Throughout her life, Helen wrote extensively about blindness and deafness in many major magazines. She also wrote many books and essays about her experiences and various other subjects, including The Story of My Life (1902), Optimism (1903), The World I Live In (1908), The Song of the Stone Wall (1910), Out of the Dark (1913), My Religion (1929), Midstream: My Later Life (1930), Journal (1938), Let Us Have Faith (1940), Teacher (1955, about Anne Sullivan), and The Open Door (1957)

Helen also gave many lectures with the help of an interpreter, most of which were for the American Foundation for the Blind. Her writing and lecturing had an enormous impact on improving treatment and resources for the deaf and the blind

The Miracle Worker

In 1959, Helen’s childhood training experiences with Anne Sullivan were made into a Pulitzer Prize winning play called The Miracle Worker, and in 1962, that play was made into an acclaimed film.

Helen Keller Quotes

We can do anything we want to do if we stick to it long enough.


I am only one, but still I am one. I cannot do everything, but still I can do something; and [just] because I cannot do everything, I will not refuse to do the something that I can do.


The highest result of education is tolerance.


Although the world is full of suffering, it is full also of the overcoming of it.


Many people have the wrong idea of what constitutes true happiness.

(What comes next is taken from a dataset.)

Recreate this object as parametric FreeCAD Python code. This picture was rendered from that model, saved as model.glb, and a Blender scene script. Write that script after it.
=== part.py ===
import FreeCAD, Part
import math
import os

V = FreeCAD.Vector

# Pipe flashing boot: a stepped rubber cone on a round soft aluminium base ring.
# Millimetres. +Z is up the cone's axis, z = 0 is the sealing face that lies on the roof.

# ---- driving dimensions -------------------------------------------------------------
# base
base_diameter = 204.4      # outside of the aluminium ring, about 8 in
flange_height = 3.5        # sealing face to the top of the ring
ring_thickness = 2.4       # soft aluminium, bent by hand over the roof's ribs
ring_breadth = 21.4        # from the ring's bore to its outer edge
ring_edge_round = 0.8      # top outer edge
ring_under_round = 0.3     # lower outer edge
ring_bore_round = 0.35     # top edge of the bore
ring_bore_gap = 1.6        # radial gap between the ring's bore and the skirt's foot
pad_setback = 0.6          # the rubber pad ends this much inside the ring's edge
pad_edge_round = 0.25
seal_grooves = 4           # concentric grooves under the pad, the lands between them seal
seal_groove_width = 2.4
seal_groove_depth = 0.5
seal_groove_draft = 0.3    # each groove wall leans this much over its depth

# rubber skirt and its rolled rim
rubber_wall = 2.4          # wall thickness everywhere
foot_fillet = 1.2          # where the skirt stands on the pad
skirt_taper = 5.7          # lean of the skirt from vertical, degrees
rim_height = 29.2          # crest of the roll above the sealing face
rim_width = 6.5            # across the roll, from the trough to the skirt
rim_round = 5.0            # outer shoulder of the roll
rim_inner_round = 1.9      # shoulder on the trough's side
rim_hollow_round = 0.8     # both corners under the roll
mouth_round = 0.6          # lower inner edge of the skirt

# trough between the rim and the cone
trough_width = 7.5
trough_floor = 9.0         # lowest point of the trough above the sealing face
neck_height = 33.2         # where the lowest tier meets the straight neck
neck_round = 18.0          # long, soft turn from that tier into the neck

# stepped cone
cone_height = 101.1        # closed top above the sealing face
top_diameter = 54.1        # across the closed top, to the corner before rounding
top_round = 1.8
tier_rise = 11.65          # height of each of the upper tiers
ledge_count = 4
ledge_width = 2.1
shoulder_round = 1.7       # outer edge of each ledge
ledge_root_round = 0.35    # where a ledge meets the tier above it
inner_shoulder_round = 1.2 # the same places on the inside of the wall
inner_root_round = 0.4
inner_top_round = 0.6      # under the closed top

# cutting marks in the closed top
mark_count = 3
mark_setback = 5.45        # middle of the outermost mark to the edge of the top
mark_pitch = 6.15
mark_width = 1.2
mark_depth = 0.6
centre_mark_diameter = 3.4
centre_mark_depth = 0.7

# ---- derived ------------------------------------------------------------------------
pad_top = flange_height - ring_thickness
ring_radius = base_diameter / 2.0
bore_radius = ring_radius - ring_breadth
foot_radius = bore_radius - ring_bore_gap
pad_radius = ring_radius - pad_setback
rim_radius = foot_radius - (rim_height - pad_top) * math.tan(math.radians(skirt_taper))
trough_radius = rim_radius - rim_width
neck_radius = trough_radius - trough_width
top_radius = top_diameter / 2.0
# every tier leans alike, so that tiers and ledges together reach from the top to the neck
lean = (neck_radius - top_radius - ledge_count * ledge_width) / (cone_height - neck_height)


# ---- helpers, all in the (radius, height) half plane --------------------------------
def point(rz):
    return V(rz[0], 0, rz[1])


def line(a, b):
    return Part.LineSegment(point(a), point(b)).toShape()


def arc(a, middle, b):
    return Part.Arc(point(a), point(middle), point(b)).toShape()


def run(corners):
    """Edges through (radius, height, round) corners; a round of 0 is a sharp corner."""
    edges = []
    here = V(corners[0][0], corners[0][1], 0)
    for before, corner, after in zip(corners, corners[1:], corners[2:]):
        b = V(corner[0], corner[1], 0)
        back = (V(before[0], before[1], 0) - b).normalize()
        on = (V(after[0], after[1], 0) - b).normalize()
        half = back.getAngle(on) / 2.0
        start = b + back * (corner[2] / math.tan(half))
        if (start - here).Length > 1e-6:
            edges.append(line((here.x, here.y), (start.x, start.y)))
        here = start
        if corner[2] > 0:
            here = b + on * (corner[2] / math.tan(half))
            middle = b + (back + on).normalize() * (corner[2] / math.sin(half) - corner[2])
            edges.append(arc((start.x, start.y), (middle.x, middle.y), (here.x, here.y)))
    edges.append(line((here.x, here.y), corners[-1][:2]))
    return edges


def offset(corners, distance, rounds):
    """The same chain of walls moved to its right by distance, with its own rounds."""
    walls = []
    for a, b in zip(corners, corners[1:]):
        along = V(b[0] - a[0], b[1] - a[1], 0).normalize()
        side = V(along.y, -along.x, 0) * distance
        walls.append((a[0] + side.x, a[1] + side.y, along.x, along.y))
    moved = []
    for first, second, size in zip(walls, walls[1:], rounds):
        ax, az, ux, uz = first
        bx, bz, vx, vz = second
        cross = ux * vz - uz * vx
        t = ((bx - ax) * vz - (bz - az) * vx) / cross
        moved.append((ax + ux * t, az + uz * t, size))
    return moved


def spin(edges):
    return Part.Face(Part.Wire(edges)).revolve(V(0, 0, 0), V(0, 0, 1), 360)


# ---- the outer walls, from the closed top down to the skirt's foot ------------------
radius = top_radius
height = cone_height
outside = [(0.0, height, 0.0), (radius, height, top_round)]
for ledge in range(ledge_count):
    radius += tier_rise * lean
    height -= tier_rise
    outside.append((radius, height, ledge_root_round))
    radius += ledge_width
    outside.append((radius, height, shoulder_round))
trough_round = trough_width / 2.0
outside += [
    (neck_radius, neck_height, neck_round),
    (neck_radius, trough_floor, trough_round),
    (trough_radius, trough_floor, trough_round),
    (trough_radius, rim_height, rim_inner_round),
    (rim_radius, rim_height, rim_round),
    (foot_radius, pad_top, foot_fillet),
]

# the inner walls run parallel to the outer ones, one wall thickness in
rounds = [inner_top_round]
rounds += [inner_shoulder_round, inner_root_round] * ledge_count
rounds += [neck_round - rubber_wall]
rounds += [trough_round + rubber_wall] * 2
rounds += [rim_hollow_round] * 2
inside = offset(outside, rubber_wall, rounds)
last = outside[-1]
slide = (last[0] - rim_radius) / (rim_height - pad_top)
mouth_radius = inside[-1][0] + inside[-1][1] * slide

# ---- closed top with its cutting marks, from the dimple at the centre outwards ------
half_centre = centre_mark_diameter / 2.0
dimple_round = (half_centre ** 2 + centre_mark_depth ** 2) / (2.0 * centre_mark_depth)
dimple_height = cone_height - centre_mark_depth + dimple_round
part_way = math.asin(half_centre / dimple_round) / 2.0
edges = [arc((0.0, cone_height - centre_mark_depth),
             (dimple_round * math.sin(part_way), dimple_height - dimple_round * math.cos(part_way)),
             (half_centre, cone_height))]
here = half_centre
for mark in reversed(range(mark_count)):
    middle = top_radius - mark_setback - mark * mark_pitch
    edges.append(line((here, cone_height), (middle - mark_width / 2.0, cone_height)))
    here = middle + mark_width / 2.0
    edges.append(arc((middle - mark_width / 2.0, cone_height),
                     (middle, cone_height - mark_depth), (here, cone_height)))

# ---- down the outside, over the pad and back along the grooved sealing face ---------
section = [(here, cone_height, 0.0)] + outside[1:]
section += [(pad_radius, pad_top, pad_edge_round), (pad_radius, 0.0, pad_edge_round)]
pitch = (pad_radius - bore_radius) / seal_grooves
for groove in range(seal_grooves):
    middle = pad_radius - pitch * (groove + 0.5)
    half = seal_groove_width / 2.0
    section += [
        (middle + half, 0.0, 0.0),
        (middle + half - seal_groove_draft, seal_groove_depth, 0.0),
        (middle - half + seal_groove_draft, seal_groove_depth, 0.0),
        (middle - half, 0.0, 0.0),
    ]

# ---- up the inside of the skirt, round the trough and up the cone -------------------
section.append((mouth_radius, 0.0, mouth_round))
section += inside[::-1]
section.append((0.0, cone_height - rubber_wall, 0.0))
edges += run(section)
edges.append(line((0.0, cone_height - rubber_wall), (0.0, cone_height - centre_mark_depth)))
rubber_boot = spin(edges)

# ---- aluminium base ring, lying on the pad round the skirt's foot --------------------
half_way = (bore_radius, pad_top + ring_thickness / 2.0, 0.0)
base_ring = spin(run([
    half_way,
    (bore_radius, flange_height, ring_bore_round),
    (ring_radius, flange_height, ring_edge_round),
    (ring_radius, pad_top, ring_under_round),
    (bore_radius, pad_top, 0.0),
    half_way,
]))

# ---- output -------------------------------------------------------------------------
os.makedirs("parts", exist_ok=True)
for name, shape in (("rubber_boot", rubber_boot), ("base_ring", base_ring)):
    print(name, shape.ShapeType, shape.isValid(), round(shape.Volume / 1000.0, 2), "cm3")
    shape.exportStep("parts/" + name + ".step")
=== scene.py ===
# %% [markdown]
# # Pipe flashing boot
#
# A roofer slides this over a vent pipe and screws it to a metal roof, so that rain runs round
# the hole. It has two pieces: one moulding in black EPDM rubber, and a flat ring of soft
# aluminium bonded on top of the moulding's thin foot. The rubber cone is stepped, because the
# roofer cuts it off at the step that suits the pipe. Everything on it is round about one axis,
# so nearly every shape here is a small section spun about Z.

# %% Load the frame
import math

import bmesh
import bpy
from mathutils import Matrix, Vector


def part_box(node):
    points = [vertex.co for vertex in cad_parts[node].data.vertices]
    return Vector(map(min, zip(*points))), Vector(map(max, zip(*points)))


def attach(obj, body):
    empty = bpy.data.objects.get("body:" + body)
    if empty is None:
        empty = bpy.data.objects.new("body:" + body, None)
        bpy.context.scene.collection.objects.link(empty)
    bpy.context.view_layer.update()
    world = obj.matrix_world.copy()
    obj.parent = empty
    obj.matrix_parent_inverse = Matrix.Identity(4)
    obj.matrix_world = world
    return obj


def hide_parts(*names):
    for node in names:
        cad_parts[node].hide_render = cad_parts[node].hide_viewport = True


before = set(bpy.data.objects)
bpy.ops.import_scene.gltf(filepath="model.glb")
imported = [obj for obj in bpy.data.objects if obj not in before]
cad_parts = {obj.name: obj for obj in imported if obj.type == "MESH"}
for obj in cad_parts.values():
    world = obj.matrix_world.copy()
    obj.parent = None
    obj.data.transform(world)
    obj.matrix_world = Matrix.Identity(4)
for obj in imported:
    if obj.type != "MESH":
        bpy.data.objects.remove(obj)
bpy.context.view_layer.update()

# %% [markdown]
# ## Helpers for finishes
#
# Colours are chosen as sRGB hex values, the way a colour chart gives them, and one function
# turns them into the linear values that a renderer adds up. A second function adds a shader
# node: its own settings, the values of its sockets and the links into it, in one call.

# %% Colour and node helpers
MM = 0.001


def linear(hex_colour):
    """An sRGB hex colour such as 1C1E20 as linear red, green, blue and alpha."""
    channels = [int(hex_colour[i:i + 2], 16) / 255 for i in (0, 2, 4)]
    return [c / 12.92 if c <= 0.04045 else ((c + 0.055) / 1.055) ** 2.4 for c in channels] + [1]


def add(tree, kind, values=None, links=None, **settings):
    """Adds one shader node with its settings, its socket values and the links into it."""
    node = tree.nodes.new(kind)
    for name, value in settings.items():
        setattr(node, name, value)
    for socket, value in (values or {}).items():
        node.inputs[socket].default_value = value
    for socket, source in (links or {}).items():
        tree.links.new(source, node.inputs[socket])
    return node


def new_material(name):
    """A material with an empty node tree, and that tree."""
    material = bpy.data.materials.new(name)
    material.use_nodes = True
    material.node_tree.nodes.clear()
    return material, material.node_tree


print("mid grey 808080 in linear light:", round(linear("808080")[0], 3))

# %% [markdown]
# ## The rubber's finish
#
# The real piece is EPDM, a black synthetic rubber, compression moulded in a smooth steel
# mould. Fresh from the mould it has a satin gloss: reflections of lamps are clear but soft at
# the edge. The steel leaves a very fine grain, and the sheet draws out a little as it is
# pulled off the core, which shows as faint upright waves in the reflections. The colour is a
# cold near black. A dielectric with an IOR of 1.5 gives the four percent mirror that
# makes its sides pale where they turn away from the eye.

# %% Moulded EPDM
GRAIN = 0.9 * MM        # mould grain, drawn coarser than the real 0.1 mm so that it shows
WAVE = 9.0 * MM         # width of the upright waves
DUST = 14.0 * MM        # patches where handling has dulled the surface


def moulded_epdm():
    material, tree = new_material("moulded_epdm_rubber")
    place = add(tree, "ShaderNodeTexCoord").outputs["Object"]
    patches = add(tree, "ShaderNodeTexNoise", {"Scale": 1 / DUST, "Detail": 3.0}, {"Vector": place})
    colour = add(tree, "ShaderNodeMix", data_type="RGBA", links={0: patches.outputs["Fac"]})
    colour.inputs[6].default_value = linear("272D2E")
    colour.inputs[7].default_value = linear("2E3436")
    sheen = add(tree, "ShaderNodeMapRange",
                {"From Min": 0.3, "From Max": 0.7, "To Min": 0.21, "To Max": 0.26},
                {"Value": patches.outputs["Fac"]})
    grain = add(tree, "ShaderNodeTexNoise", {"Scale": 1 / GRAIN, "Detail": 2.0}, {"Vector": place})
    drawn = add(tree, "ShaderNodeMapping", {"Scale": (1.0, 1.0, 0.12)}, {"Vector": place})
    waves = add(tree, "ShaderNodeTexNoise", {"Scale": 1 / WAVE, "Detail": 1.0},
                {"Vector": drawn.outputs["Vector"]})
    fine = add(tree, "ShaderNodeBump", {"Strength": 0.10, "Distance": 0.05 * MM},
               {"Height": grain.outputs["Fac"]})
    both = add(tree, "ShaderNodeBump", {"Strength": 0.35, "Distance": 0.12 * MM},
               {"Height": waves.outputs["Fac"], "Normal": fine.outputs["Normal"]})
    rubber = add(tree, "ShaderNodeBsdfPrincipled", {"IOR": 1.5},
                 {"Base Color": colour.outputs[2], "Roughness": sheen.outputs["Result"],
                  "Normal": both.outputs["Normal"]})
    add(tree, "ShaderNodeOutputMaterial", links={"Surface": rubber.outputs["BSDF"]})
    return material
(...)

It is not attained through self-gratification, but through fidelity to a worthy purpose.


Your success and happiness lies in you. Resolve to keep happy, and your joy and you shall form an invincible host against difficulties.


Smell is a potent wizard that transports us across thousands of miles and all the years we have lived


Literature is my Utopia. Here I am not disfranchised. No barrier of the senses shuts me out from the sweet, gracious discourse of my book-friends. They talk to me without embarrassment or awkwardness.


It is not possible for civilization to flow backwards while there is youth in the world. Youth may be headstrong, but it will advance its allotted length.


The best and most beautiful things in the world cannot be seen or even touched. They must be felt with the heart.